Ads have become the modern day plague. As Rebecca Bealer commented on the previous blog post – there is just no way to get away from advertising these days. Subtle or in your face, advertising is everywhere, and research shows consumers are simply just tuning out.

 

As reported in The Sydney Morning Herald, metropolitan radio company DMG released research claiming more than 25 per cent of listeners tune out of a traditional radio six message ad break. Melbourne company NeuroInsight’s radio research found that the average advertising break of six spots resulted in 11 per cent of listeners immediately tuning out after the first ad, rising to a 27 per cent drop-off for the second, third, fourth and fifth spots.

 

Nova stations have long claimed their “two ads in a row” position to be more effective for advertisers and preferred by listeners. Various other companies now seem to be catching onto Nova’s ‘less is more’ philosophy. As The Sydney Morning Herald article reveals, several media buying groups and advertising agencies are now campaigning for a reduction in advertising clutter with a call to increase advertising costs.

 

This proposal is definitely one for the public relations industry to keep their eye on.
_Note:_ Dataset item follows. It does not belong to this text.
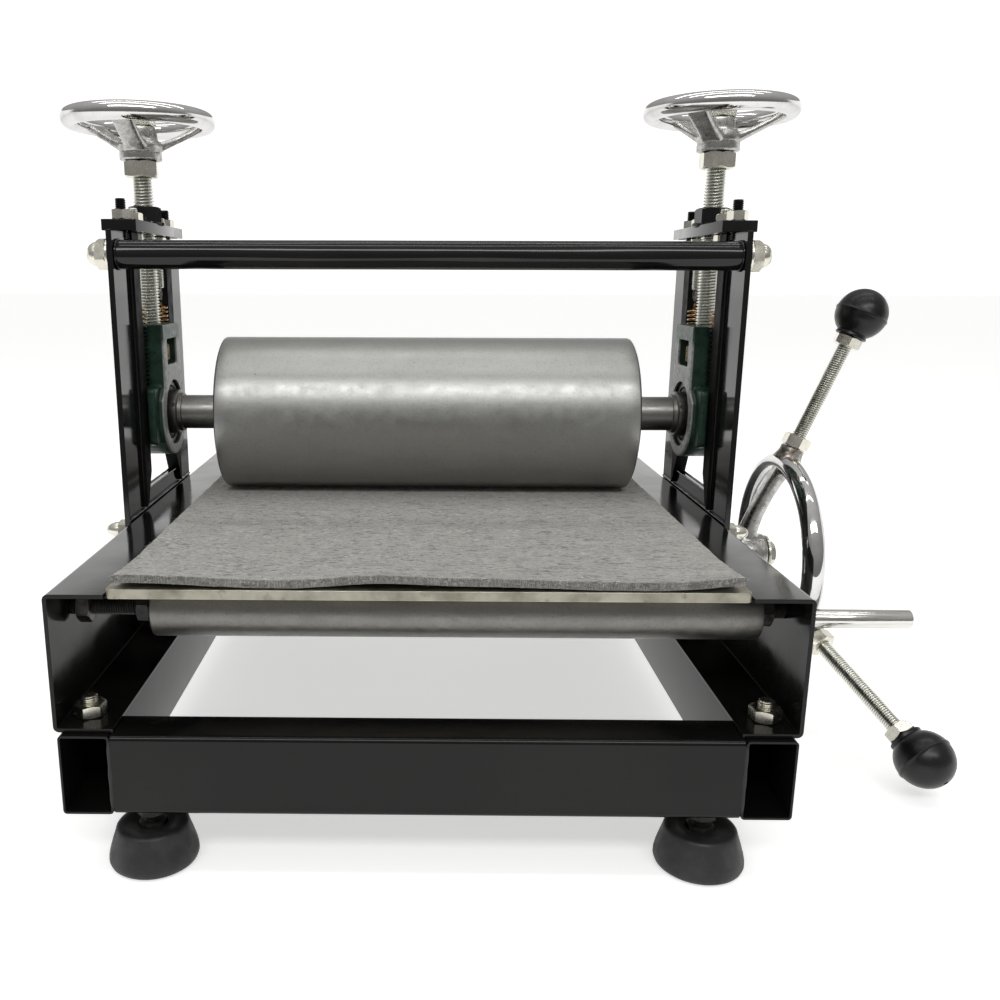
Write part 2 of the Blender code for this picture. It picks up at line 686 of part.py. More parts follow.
# Pressure screws, handwheels and springs.
for side, s in SIDES:
    x = s * FRAME_X
    rim_z = WHEEL_Z_LEFT if s < 0 else WHEEL_Z_RIGHT
    hub_low = rim_z - HUB_DROP
    hub_top = hub_low + 24.0
    at = (x, 0, 0)
    phase = math.radians(-90 if s < 0 else -128)
    rod_top = hub_top + 11.0
    rod = [(0, SCREW_LOW), (SCREW_R - 1.2, SCREW_LOW), (SCREW_R, SCREW_LOW + 1.2)]
    rod += [(SCREW_R, rod_top - 1.2), (SCREW_R - 1.2, rod_top), (0, rod_top)]
    steps = [
        add(hex_nut("Z", at, 22.0, POCKET_LOW + 3, POCKET_HIGH - 4.5)),
        add(hex_nut("Z", at, 24.0, hub_low - 12.3, hub_low - GAP, 0.15)),
        add(hex_nut("Z", at, 22.0, hub_top + GAP, hub_top + 8.0, 0.4)),
    ]
    build("pressure_screw_" + side, ZINC, lathe("Z", at, rod, 20), *steps, pivot=(x, 0, 400.0))

    hub = [
        (16.5, hub_low),
        (16.0, hub_low + 12.0),
        (14.5, hub_low + 20.0),
        (13.5, hub_top),
    ]
    steps = []
    for k in range(3):
        a = phase + 2 * math.pi * k / 3
        path = []
        for r, z in ((8.0, hub_low + 13), (20.0, hub_low + 15), (36.0, rim_z - 5), (50.0, rim_z)):
            path.append((x + r * math.cos(a), r * math.sin(a), z))
        steps.append(add(pipe(path, [6.0, 5.5, 4.6, 4.4], 8)))
    steps.append(add(torus("Z", (x, 0, rim_z), RIM_R, RIM_BAR_R, 28, 8)))
    steps.append(cut(bar("Z", at, SCREW_R + GAP, hub_low - 5, hub_top + 5, 24)))
    build("handwheel_" + side, CHROME, lathe("Z", at, hub, 24), *steps, pivot=(x, 0, rim_z))

    for end, e in ENDS:
        r = (SPRING_OD - SPRING_WIRE) / 2
        y = e * SPRING_Y
        path = []
        turns = SPRING_TURNS
        segments = 6
        for i in range(turns * segments + 1):
            a = 2 * math.pi * i / segments
            z = SPRING_LOW + (SPRING_HIGH - SPRING_LOW) * i / (turns * segments)
            path.append((x + r * math.sin(a), y + r * math.cos(a), z))
        last = path[-1]
        for u, h in ((0.7, 1.0), (0.25, 1.8), (0.0, 2.2)):
            path.append((x, y + (last[1] - y) * u, SPRING_HIGH + h))
        path.append((x, y, SPRING_HIGH + 3.2))
        coil = pipe(path, SPRING_WIRE / 2, 3)
        name = "return_spring_" + end + "_" + side
        build(name, COPPER, coil, pivot=(x, y, SPRING_HIGH))


# Turning wheel with three tilted handles and a fixed crank pin.
def handle_axis(angle):
    """Unit direction of a handle that leans outboard from the radial direction."""
    radial = Vector((0, -math.sin(angle), math.cos(angle)))
    return (radial * math.cos(HANDLE_TILT) + Vector((math.sin(HANDLE_TILT), 0, 0))).normalized()


def on_handle(angle, radius):
    """Point where the handle's centreline stands this far from the wheel's axis."""
    radial = Vector((0, -math.sin(angle), math.cos(angle)))
    out = (radius - RING_R) * math.tan(HANDLE_TILT)
    return Vector((RING_X + out, 0, DRIVE_Z)) + radial * radius


steps = [add(torus("X", (RING_X, 0, DRIVE_Z), RING_R, RING_BAR_R, 32, 8))]
angles = [HANDLE_PHASE + 2 * math.pi * k / 3 for k in range(3)]
slant = 1.0 / math.cos(HANDLE_TILT)
for a in angles:
    radial = Vector((0, -math.sin(a), math.cos(a)))
    path = []
    for r, x in ((8.0, HUB_IN + 11), (24.0, HUB_IN + 13), (50.0, RING_X - 14), (74.0, RING_X)):
        path.append(Vector((x, 0, DRIVE_Z)) + radial * r)
    steps.append(add(pipe(path, [9.0, 7.5, 6.5, 7.0], 8)))
    seat = on_handle(a, NUT_AT - 5.0)
    socket = lathe(frame_along(handle_axis(a)), seat, [(9.5, -12.0), (9.0, 0)], 14)
    steps.append(add(socket))
pin_line = (0, -PIN_AT * math.sin(PIN_ANGLE), DRIVE_Z + PIN_AT * math.cos(PIN_ANGLE))
profile = [(8.5, RING_X - 5), (8.5, RING_X + 2), (PIN_R, RING_X + 6)]
profile += [(PIN_R, PIN_END - 0.8), (PIN_R - 0.8, PIN_END)]
steps.append(add(lathe("X", pin_line, profile, 16)))
steps.append(cut(bar("X", (0, 0, DRIVE_Z), DRIVE_SHAFT_R + GAP, HUB_IN - 20, HUB_OUT + 20, 32)))
for a in angles:
    seat = on_handle(a, NUT_AT - 5.0)
    steps.append(cut(bar(frame_along(handle_axis(a)), seat, ROD_R + GAP, -9, 5, 12)))
hub = [(HUB_R, HUB_IN), (HUB_R, HUB_OUT - 1), (HUB_R - 1, HUB_OUT)]
shape = lathe("X", (0, 0, DRIVE_Z), hub, 32)
build("turning_wheel", CHROME, shape, *steps, pivot=(RING_X, 0, DRIVE_Z))

for k, a in enumerate(angles, 1):
    axis = frame_along(handle_axis(a))
    seat = on_handle(a, NUT_AT - 5.0)
    reach = (KNOB_AT - NUT_AT + 5.0) * slant
    neck = reach - KNOB_NECK
    rod = bar(axis, seat, ROD_R, -8.5, reach - 8.0, 16)
    nut = hex_nut(axis, seat, 19.0, GAP, 10.3)
    jam = hex_nut(axis, seat, 19.0, neck - 8.3, neck - GAP)
    pivot = seat
    build("handle_rod_%d" % k, ZINC, rod, add(nut), add(jam), pivot=pivot)
    ball = [(11.8, neck), (11.8, neck + 1.6), (11.4, neck + 2.8)]
    for i in range(1, 10):
        b = math.radians(-52 + 142 * i / 9)
        r = KNOB_R * math.cos(b)
        ball.append((r if i < 9 else 0, reach + KNOB_R * math.sin(b)))
    inner = [(0, reach - 7.5), (ROD_R + GAP, reach - 7.5), (ROD_R + GAP, neck)]
    shape = lathe(axis, seat, inner + ball, 16)
    build("knob_%d" % k, PLASTIC, shape, pivot=on_handle(a, KNOB_AT))
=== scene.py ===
import math
import random

import bpy
import numpy as np
from mathutils import Matrix, Vector, noise


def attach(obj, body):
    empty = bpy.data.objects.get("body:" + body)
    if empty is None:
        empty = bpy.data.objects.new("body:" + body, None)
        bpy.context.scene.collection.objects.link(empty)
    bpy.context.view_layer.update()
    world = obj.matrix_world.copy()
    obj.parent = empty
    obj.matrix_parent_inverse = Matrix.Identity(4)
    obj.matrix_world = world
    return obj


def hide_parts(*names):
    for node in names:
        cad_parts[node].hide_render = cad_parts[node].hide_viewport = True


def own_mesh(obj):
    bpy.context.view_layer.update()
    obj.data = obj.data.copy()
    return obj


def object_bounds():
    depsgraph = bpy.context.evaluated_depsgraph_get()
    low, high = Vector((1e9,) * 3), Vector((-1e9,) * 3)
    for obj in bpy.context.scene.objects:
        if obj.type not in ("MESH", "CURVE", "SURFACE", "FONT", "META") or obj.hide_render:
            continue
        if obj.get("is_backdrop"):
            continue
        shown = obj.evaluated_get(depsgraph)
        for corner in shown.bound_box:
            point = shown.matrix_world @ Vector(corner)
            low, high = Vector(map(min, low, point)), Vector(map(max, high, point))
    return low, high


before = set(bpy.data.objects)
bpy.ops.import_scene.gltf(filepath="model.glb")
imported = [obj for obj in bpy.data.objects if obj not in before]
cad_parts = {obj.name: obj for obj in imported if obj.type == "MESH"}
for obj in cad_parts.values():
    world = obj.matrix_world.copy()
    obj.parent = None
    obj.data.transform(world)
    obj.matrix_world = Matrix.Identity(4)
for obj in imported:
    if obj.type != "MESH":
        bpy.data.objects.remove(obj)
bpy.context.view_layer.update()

# Lengths are in mm from the middle of the press, as in the CAD. The scene's origin is the middle
# of the whole box, which the turning wheel pushes CENTRE to the right.
MM = 0.001
CENTRE = 43.25
SIDES = (("left", -1), ("right", 1))
ENDS = (("front", -1), ("rear", 1))
FRAME_X = 220.0
PRESS_Z = 243.3
DRIVE_Z = 126.7
BED_TOP = 178.0
ROLLER_HALF = 161.0
TIE_BAR_Y, TIE_BAR_Z = -80.0, 364.5
SPRING_Y = 31.9
SPRING_LOW, SPRING_HIGH, SPRING_TOP = 268.2, 326.0, 330.2
RING_X, RING_R = 293.0, 76.0
SOCKET_R, KNOB_R = 89.3, 195.7
TILT = math.radians(22.3)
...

A reduction in advertising clutter will result in a reduced number of messages battling it out in the boxing ring for the consumer’s attention.

 

Since effective PR is about conveying a message to an audience, a reduction in competing messages can only increase the impact messages will have on an audience. Audiences will become more receptive to messages when there is less information out there for them to digest. This will greatly benefit PR, positioning the industry as a viable investment for any company needing to communicate their messages to an audience.

  The reality of advertising clutter in Tokyo, Japan.